Remember also that HIV is only one possible cause of neuropathy but is certainly a possibility that can't be ignored.
AIDS Virus Can Infect Neuronshttp://www.ninds.nih.gov/news_and_events/news_articles/pressrelease_aids_092893.htm
Using modern genetic techniques that can detect single copies of genes inside intact cells, scientists have uncovered the first conclusive evidence that the AIDS virus (HIV) can infect neurons. And using fetal brain tissue cultures, scientists have identified key substances that turn on the AIDS virus in the brain. These and other advances in understanding how HIV attacks and damages the nervous system will be presented by more than 25 leading basic and clinical researchers at the upcoming conference, "Technical Advances in AIDS Research in the Human Nervous System," to be held at the Madison Hotel in Washington, DC on October 4-5, 1993.
"The AIDS virus affects the brain in a variety of subtle ways to cause a multitude of devastating clinical problems," said Eugene Major, Ph.D., conference chair and AIDS coordinator for the intramural program of the National Institute of Neurological Disorders and Stroke (NINDS). "Our understanding of this complex picture has matured dramatically thanks to new findings from innovative technologies to be described at this conference."
The upcoming conference is sponsored by the NINDS with support from the National Institutes of Health's Office of AIDS Research and IGEN, Inc., a biotechnology company based in Rockville, Maryland.
"IGEN is proud to present at this meeting its promising new technology — electrochemiluminescence — that may advance the ability to diagnose HIV and other infectious agents in the central nervous system," said Dr. Richard Massey, the company's president.
Other advances to be presented at the conference include:
a new mouse model that offers insight into brain damage in children with AIDS,
evidence that specific brain cells, called glial cells, may serve as an AIDS virus reservoir, and
identification of toxins secreted by infected cells in the brain that may cause AIDS dementia.
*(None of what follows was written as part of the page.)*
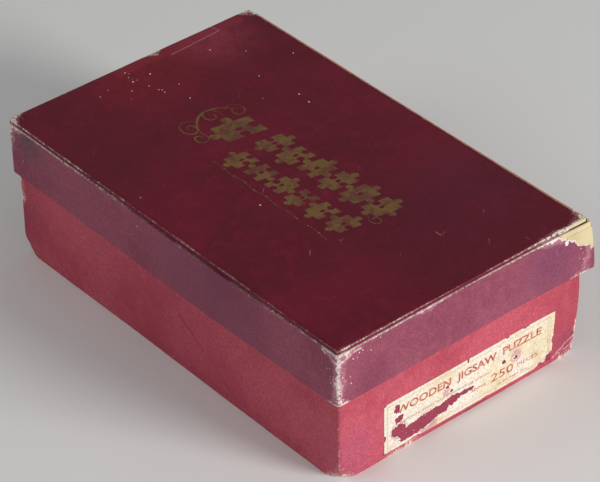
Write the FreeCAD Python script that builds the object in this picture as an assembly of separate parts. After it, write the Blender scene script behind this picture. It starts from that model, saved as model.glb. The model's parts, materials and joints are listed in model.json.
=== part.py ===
import FreeCAD, Part
import math
import os
import random
from FreeCAD import Placement, Rotation, Vector

# A boxed jigsaw puzzle: a paper-covered chipboard box with a lift-off lid, half full of
# interlocking plywood pieces that lie in a loose heap.
#
# Frame: millimetres, +Z up, origin at the middle of the underside of the tray.
# X runs along the long sides and +X is the labelled end. Y runs along the short ends.
#
# The box is described from the outside in. An "inset" is how far a surface lies inside
# the outside face of the lid, and it is the same on all four sides.

# ---------------------------------------------------------------- driving dimensions

# The closed box
lid_length = 230.0
lid_width = 143.0
closed_height = 74.0
lid_depth = 29.0            # how far the lid comes down over the tray

# Board and paper stock
tray_board_thickness = 1.4
apron_board_thickness = 1.2
top_board_thickness = 2.0
cover_paper = 0.2
stay_paper = 0.15
label_paper = 0.15

# How the stock is folded and fitted
corner_radius = 1.5         # outside radius of the upright corners of lid and tray
lid_clearance = 0.4         # between the lining of the lid and the tray, each side
rim_turn_in = 12.0          # tray paper folded down inside the rim
foot_turn_under = 14.0      # tray paper folded under the bottom
apron_turn_in = 9.0         # lid paper folded up inside the apron
stay_leg = 14.0             # reach of a gummed corner stay along each wall
stay_margin = 3.0           # bare board above and below a stay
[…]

More than half of people who are infected with HIV develop neurological complications during the course of their disease, and some autopsy studies show abnormal changes in brain and nervous tissue in as many as 90 percent of patients. Two common complications are AIDS dementia, which progressively strips away the abilities to learn and remember, and painful damage to the body's nerves called peripheral neuropathy. Both of these complications affect about one in three AIDS patients.
"As ongoing research teaches us more about how the AIDS virus damages vulnerable cells in the brain and nervous system to cause disease, we are also gaining valuable insights into how these cells work together to yield normal brain function," said Patricia A. Grady, Ph.D., acting director of the NINDS.
The NINDS, one of the 17 National Institutes of Health in Bethesda, MD, is the nation's leading supporter of research on disorders of the brain and nervous system. IGEN, Inc. was founded in 1982 to provide products for integrated health care related to cancer and acute infectious disease.